Baca berita tanpa iklan. Gabung Kompas.com+

Ilmuwan Kembangkan E-Textile Ramah Lingkungan, Apa Itu?

Kompas.com - 08/01/2025, 19:06 WIB
Monika Novena,
Yunanto Wiji Utomo

Tim Redaksi

KOMPAS.com - Tim ilmuwan yang dipimpin peneliti dari University of Southampton dan UWE Bristol berhasil mengembangkan tekstil elektronik (e-textile) yang berkelanjutan dan dapat terurai secara hayati.

Tekstil elektronik tersebut dinamai SWEET.

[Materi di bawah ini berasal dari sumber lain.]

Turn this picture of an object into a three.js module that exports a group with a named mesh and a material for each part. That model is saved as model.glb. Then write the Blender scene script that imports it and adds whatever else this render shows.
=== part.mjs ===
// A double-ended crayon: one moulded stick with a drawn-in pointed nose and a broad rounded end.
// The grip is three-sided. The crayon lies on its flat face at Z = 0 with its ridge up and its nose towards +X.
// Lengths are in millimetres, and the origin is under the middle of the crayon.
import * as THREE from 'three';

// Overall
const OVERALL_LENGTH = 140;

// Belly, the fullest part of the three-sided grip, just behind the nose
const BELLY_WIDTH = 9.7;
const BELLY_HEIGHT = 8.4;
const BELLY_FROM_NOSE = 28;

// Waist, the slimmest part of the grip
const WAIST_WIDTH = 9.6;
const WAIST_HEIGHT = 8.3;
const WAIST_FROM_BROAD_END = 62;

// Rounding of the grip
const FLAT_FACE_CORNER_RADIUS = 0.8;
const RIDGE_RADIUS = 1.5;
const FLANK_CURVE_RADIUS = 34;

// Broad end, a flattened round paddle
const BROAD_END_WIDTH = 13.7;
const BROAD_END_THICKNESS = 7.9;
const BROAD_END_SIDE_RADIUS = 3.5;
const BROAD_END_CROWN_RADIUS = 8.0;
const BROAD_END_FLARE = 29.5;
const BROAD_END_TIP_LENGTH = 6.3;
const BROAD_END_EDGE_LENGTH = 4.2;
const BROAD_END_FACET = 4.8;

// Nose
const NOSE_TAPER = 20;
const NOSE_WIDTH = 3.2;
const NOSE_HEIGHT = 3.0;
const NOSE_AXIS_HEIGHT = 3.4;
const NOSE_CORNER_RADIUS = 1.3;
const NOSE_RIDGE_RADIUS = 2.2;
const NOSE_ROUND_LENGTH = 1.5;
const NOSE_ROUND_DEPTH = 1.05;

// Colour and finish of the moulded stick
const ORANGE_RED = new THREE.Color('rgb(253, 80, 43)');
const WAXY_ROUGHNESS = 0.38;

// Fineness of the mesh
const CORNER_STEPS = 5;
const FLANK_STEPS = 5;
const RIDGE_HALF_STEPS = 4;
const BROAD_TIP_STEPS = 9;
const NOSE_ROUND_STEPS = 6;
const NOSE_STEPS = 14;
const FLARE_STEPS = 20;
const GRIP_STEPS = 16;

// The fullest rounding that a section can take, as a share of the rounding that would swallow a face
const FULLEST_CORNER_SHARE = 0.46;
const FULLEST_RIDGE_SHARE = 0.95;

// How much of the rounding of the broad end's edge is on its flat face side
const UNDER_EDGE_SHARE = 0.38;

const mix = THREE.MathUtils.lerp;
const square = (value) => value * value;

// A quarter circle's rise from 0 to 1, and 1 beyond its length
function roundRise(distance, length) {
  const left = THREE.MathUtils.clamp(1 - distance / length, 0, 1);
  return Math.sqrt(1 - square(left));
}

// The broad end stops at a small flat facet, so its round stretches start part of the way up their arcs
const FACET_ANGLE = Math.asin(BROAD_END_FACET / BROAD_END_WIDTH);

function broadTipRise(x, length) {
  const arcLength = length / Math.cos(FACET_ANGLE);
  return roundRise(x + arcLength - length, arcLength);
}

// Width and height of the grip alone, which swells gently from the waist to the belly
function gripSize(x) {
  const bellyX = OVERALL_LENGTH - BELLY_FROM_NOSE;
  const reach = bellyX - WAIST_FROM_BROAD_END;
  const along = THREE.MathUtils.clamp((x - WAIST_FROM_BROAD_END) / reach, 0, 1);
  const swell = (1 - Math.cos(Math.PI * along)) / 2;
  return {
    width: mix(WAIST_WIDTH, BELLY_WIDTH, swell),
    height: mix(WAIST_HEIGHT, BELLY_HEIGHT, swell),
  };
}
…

Tapi apa sih e-textile itu?

Dikutip dari laman resmi University of Southampton, Rabu (8/1/2025), e-textile merupakan tekstil yang memiliki komponen listrik tertanam seperti sensor, baterai, atau lampu.

Tekstil tersebut dapat digunakan dalam mode, untuk pakaian olahraga, atau untuk keperluan medis sebagai pakaian yang memantau tanda-tanda vital orang.

Namun seiring dengan kesadaran masyarakat, tekstil itu tidak hanya harus tahan lama, aman dipakai, dan nyaman tetapi juga harus ramah lingkungan saat tidak lagi dibutuhkan.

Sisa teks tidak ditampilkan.